Significance. If the tracking pipeline were shown to be robust, the method could contribute to real-time activity recognition pipelines that rely on explicit body-part localization. The procedural description offers no machine-checked proofs, reproducible code, parameter-free derivations, or falsifiable quantitative predictions, so significance cannot be evaluated from the supplied material.

major comments (3)
  1. [Abstract] Abstract: the claim that 'the proposed approach described in this thesis tracks accurately the body parts in different illumination conditions and in the presence of partial occlusions' is unsupported; the manuscript supplies no quantitative tracking metrics (e.g., MOTA, precision-recall, pixel error), no datasets, no baseline comparisons, and no ablation of the refining module.
  2. [Method description (torso tracking module)] The torso-location step (blob tracking on the background-subtracted silhouette) is load-bearing for the entire pipeline and for the illumination/occlusion robustness claim, yet the description provides neither the exact blob-tracking algorithm nor any validation that this step remains reliable when background subtraction fails under the very illumination changes the paper asserts it handles.
  3. [Body-part placement step] Placement of remaining parts at 'fixed relative positions' with respect to the detected torso on the silhouette is presented without any mechanism for handling the partial occlusions that directly corrupt the silhouette used for both torso sizing and relative placement.
minor comments (2)
  1. [Gaussian modeling paragraph] Notation for the 2D-Gaussian blobs (means, covariances, how pose is encoded) is never defined.
  2. [Refining module] The refining module is invoked repeatedly but never specified (algorithm, parameters, or pseudocode).

Simulated Author's Rebuttal

3 responses · 1 unresolved

We thank the referee for the detailed and constructive comments. We address each major comment point by point below, indicating planned revisions where appropriate. We acknowledge several limitations in the current manuscript regarding evaluation and methodological detail.

read point-by-point responses
  1. Referee: [Abstract] the claim that 'the proposed approach described in this thesis tracks accurately the body parts in different illumination conditions and in the presence of partial occlusions' is unsupported; the manuscript supplies no quantitative tracking metrics (e.g., MOTA, precision-recall, pixel error), no datasets, no baseline comparisons, and no ablation of the refining module.

    Authors: We agree that the manuscript provides no quantitative metrics, datasets, baselines or ablations, and that the accuracy claim in the abstract is therefore unsupported by such evidence.
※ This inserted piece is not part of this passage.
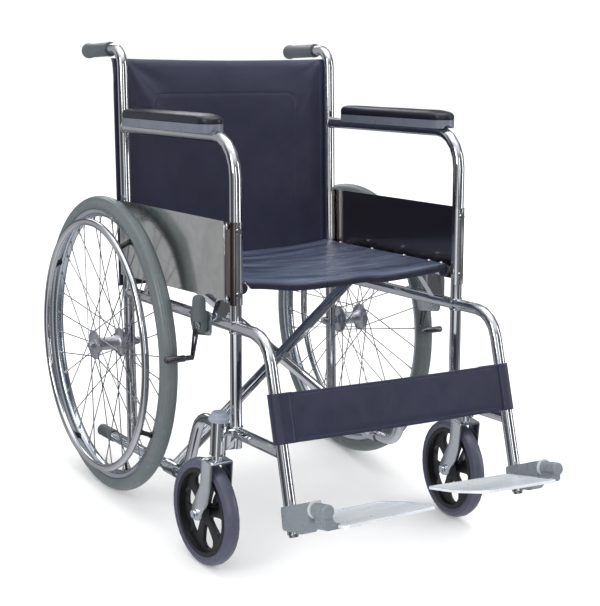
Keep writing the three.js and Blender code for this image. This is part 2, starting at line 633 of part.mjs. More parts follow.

The claim derives from qualitative visual inspection of tracking results on the demonstrated activity examples. We will revise the abstract to remove the unsupported quantitative claim and instead describe the approach as having been applied to activity recognition tasks involving varying illumination and partial occlusions, based on the presented examples. revision: yes

  2. Referee: [Method description (torso tracking module)] The torso-location step (blob tracking on the background-subtracted silhouette) is load-bearing for the entire pipeline and for the illumination/occlusion robustness claim, yet the description provides neither the exact blob-tracking algorithm nor any validation that this step remains reliable when background subtraction fails under the very illumination changes the paper asserts it handles.
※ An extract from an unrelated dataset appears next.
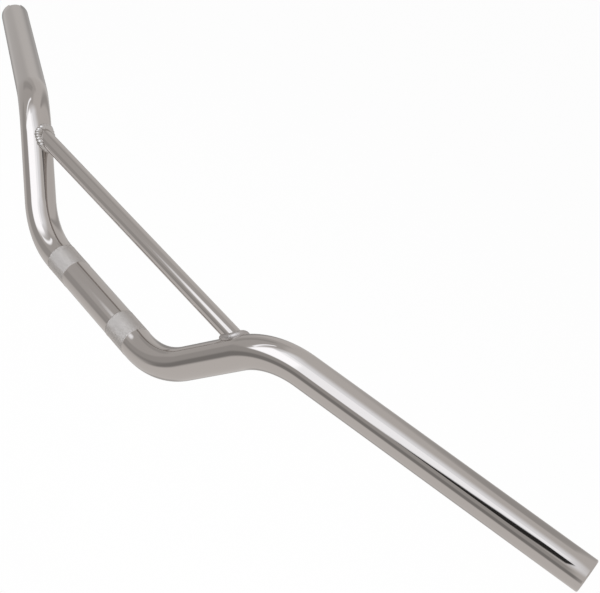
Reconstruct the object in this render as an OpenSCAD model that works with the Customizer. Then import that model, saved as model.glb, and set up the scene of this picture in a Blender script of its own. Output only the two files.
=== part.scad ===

    Authors: The torso tracking relies on standard connected-component blob detection applied to the foreground mask after background subtraction. We acknowledge that the manuscript does not specify the exact algorithm (e.g., parameters, distance metrics or update rules) nor include targeted validation showing reliability when background subtraction degrades under illumination variation. This constitutes a genuine gap in the method description. We will expand the torso-tracking subsection with additional implementation details drawn from the original thesis work where possible. revision: partial

  3. Referee: [Body-part placement step] Placement of remaining parts at 'fixed relative positions' with respect to the detected torso on the silhouette is presented without any mechanism for handling the partial occlusions that directly corrupt the silhouette used for both torso sizing and relative placement.

    Authors: Body-part regions are assigned at fixed offsets relative to the detected torso on the refined silhouette. The refining module improves the foreground mask, yet we agree there is no explicit mechanism (such as occlusion-aware adjustment or fallback estimation) to compensate when occlusions corrupt the silhouette used for sizing and placement. The robustness claim rests on observed behavior in the example sequences rather than a dedicated algorithmic safeguard. We will add a limitations paragraph clarifying this point and noting that severe occlusions may affect placement accuracy. revision: partial

standing simulated objections not resolved
  • Provision of quantitative tracking metrics, datasets, baseline comparisons or ablation studies, as none were performed in the original work.

Circularity Check

0 steps flagged

No circularity: purely procedural description with no equations or derivations

full rationale

The manuscript describes a body-parts tracking pipeline (torso blob tracking on background-subtracted silhouette, relative part placement, 2D-Gaussian modeling, and a refining module) but contains no equations, no fitted parameters, no derivations, and no self-citations. The accuracy claim under illumination changes and occlusions is asserted as an empirical outcome of the described steps rather than shown to reduce to those steps by construction. Because there is no derivation chain at all, none of the enumerated circularity patterns apply.

Axiom & Free-Parameter Ledger

0 free parameters · 2 axioms · 0 invented entities

The approach rests on standard computer vision domain assumptions about silhouette quality and torso-centric body modeling; no free parameters, new entities, or ad-hoc axioms are stated in the abstract.

axioms (2)
  • domain assumption Torso location and size obtained by blob tracking can serve as reliable anchor for locating other body parts on the silhouette.
    Central modeling choice stated in the abstract.
  • domain assumption Background subtraction yields a usable foreground mask under the target conditions.
    Required for the initial silhouette.